One of the most common financial mistakes made by heads of households, couples, and married persons is not making a financial plan for themselves and for their families. Financial plans, when properly organized and implemented, have the ability to guide a family through economic ups and downs and can have a securing effect through time.
However, only thirty one percent of financial decision makers for families have created and implemented their own financial plan. So why are these numbers so low?
You Need Money to Plan Your Finances
Some have suggested that the reason many people are not planning for their financial future is because of the common myth that financial planning is only for those with money, or for those with so much money that they need to come up with a plan on how to manage it. But this myth could not be further from the truth.

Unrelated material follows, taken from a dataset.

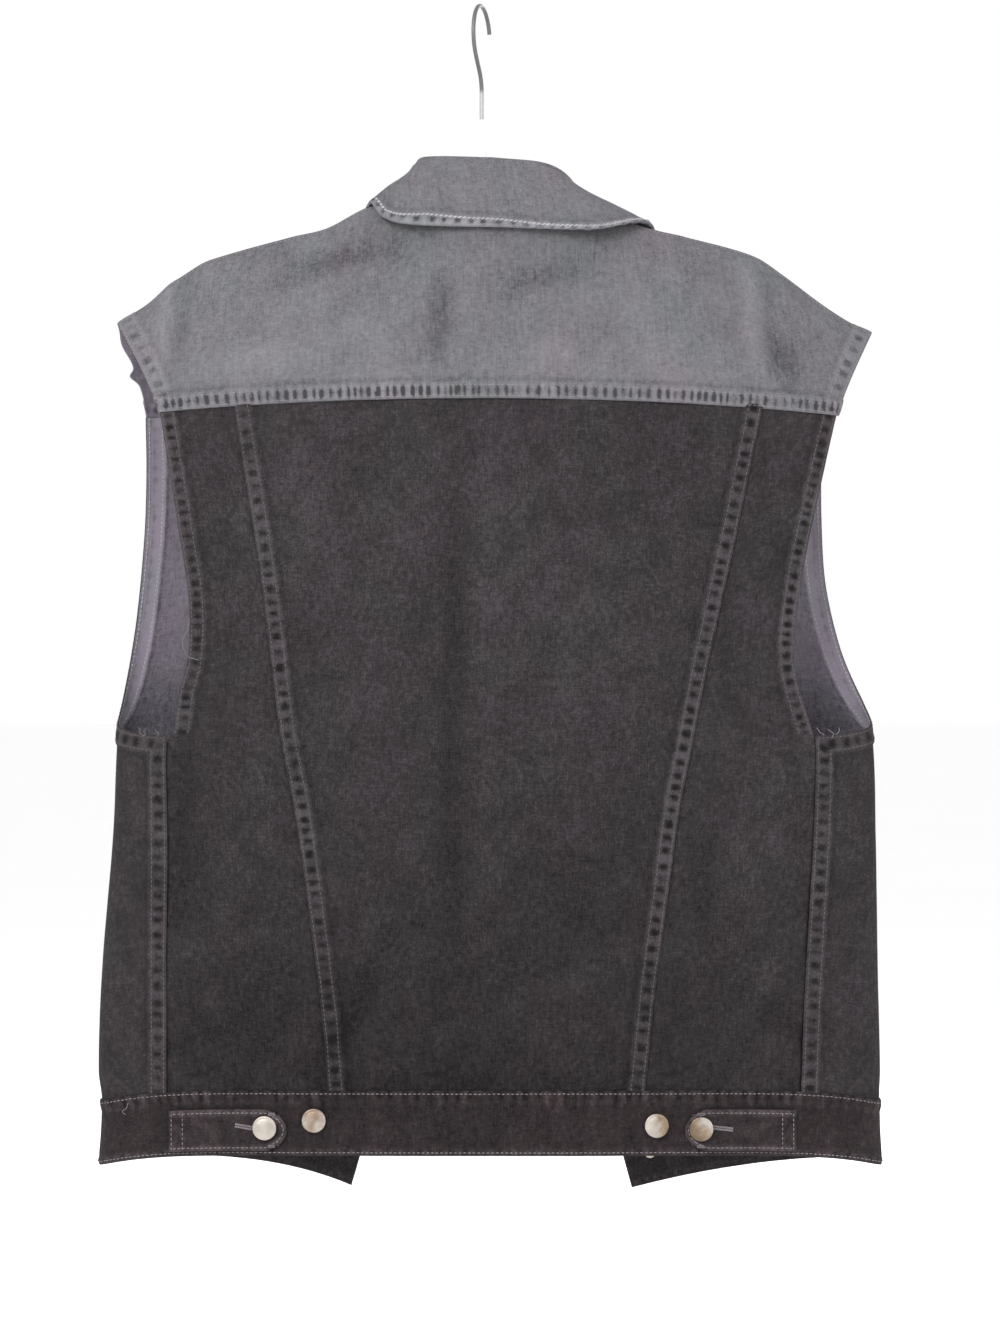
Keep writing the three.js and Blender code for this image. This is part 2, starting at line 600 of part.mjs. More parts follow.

Planning one’s finances and developing a strategy for finances can be done by individuals in all income brackets and, in fact, should be done more often by those in lower income brackets because studies have shown that one of the best ways to increase financial stability and move up in income brackets is to develop and implement a financial plan. So, then, the next question some may ask is what exactly is a financial plan?
A financial plan is exactly what it sounds like—a plan for one’s finances. The properly constructed financial plan should look like a budget on steroids with every needful thing accounted for and planned out.
Focus on These Areas
The main areas of finances that a person should want to plan for and develop goals for include various savings and reasons for saving such as saving for emergencies, future down payments on a home or car, savings for education, insurance costs, and, of course, devising a plan for a retirement fund. Planning for these savings means that a person will set goals concerning each area of savings and then make plans to accomplish those goals.
For example, if a person knows that they will need twenty thousand dollars for a down payment on a home they wish to purchase, then they can set the goal of saving twenty thousand dollars and create a plan on how to save that money. This financial plan concerning the purchasing of a new home can include things like saving a percentage of every paycheck to go towards the twenty thousand, cutting back other expenses and putting the saved money into the savings for the home, or other similar styles and methods for building a savings account.
Developing an all-encompassing financial plan, or the kind of financial plan that will help propel a family and secure their finances, will mean that a family make such plans as the above plan for buying a home with all areas of their finances. Once a master plan has been created, it should cover all areas of spending and saving that the family can reasonably devise.
With goals and plans to reach those goals in place, a person can create their financial plan and start down the road to finical success and security.